Why did you turn -XX:SoftRefLRUPolicyMSPerMB=1 down so far? It seems like that is going to be cleaning your SoftReferences really fast, making them less useful. Especially as you run towards OutOfMemoryError and don't have any free space in the heap.
# 3
Thanks Peter. I will send the log info soon.Some questions: Is ConcurrentMarkSweep better than ParallelGC for tenured region if the rate of garbage creation is quite high? Also, does CMS lead to fragmentation which could hamper GC?
# 4
Thanks for the logs. Based on a preliminary analysis of your GC logs,
it appears highly probable that you are running into bug id 6433335
which is fixed in 5.0 update 10 (often known as 5u10) and will also
be available in 6.0 update 1 (aka 6u1).
5u10 is available for download starting at for example:
http://java.sun.com/javase/downloads/index_jdk5.jsp
Please try 5u10 and let us know whether it fixes your problem.
Please let us know should there be further issues or
questions.
# 5
Hi Can you please provide more details on the bug? Is there some place i can see the details. I shall try with the update 10 of JDK5 and let you guys know.Thanks
# 6
See http://bugs.sun.com/bugdatabase/search.do?process=1&category=hotspot&bugStatus=&subcategory=garbage_collector&type=&keyword=6433335
and in particular:
http://bugs.sun.com/bugdatabase/view_bug.do?bug_id=6433335
If you jave further questions after reading these bug reports,
contact us at hotspotgc dash feedback at sun dot com
and we may be able to help with further questions, or
contact your Sun support / services / account manager
and refer to this forum thread.
# 7
> Is ConcurrentMarkSweep better than ParallelGC for
> tenured region if the rate of garbage creation is
> quite high?
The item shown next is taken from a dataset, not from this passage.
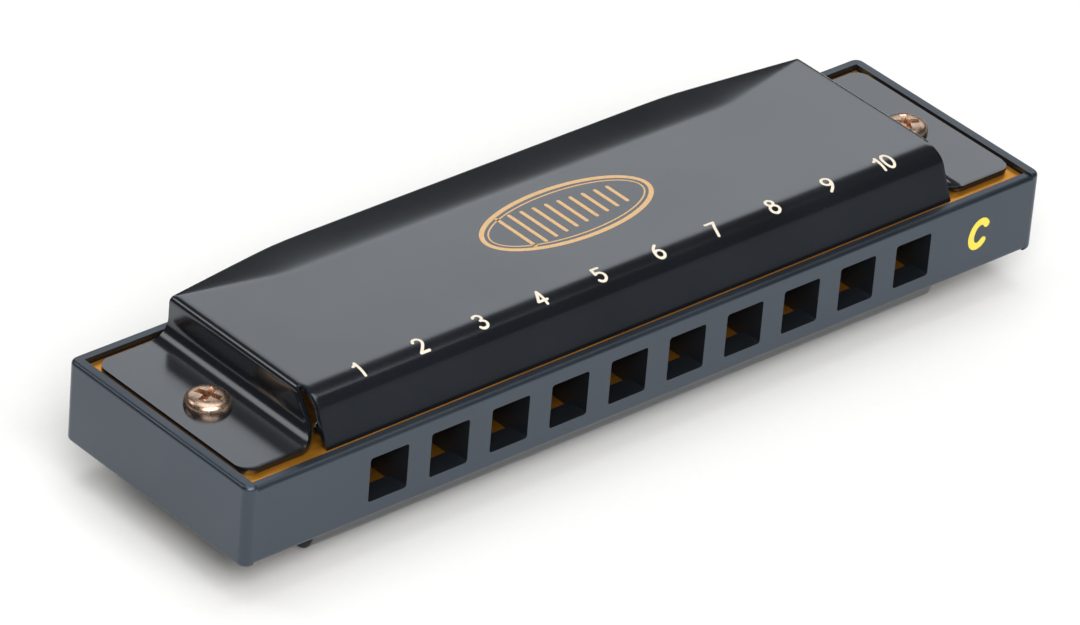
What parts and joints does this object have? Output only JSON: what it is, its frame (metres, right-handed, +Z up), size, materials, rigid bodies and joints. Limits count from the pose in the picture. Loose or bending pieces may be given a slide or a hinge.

Also, does CMS lead to fragmentation
> which could hamper GC?
ParallelGC (depending on heap size and # processors and
your pause time constraints) may be better, especially
for smaller heaps and if you do not have very strict pause
time constraints. It certainly offers better throughput (in teems of
using fewer CPU resources for doing the garbage collection task
and thus giving the application more time to get its work done).
Yes, it compacts the live objects, which
CMS does not. A high rate of promotion into or mutation in
the old generation could be problematic for CMS especially
on platforms where there is not enough spare concurrency
to use for CMS.
For better descriptions of these trade-offs between and descriptions of
the collectors, please refer to the documentation available
from for example:
http://java.sun.com/javase/technologies/hotspot/index.jsp
in particular:
http://java.sun.com/javase/technologies/hotspot/gc/index.jsp
Note, also wrt your previous emails and the
associated logs that you sent, that though we see
evidence of scavenges (minor collections) slowing down
(because of the bug id cited above, we believe), we do not
see any evidence of too much pressure on the CMS thread.
We also do not see any direct evidence of the kinds of
"out of memory" conditions that you state.
Perhaps we can take this discussion off-line from this
forum and on to the hotspotgc dash feedback ... alias
to get to the bottom of the issue you are concerned about.
Let us do that once you have had a chance to run with 5u10
and have new data to share with us.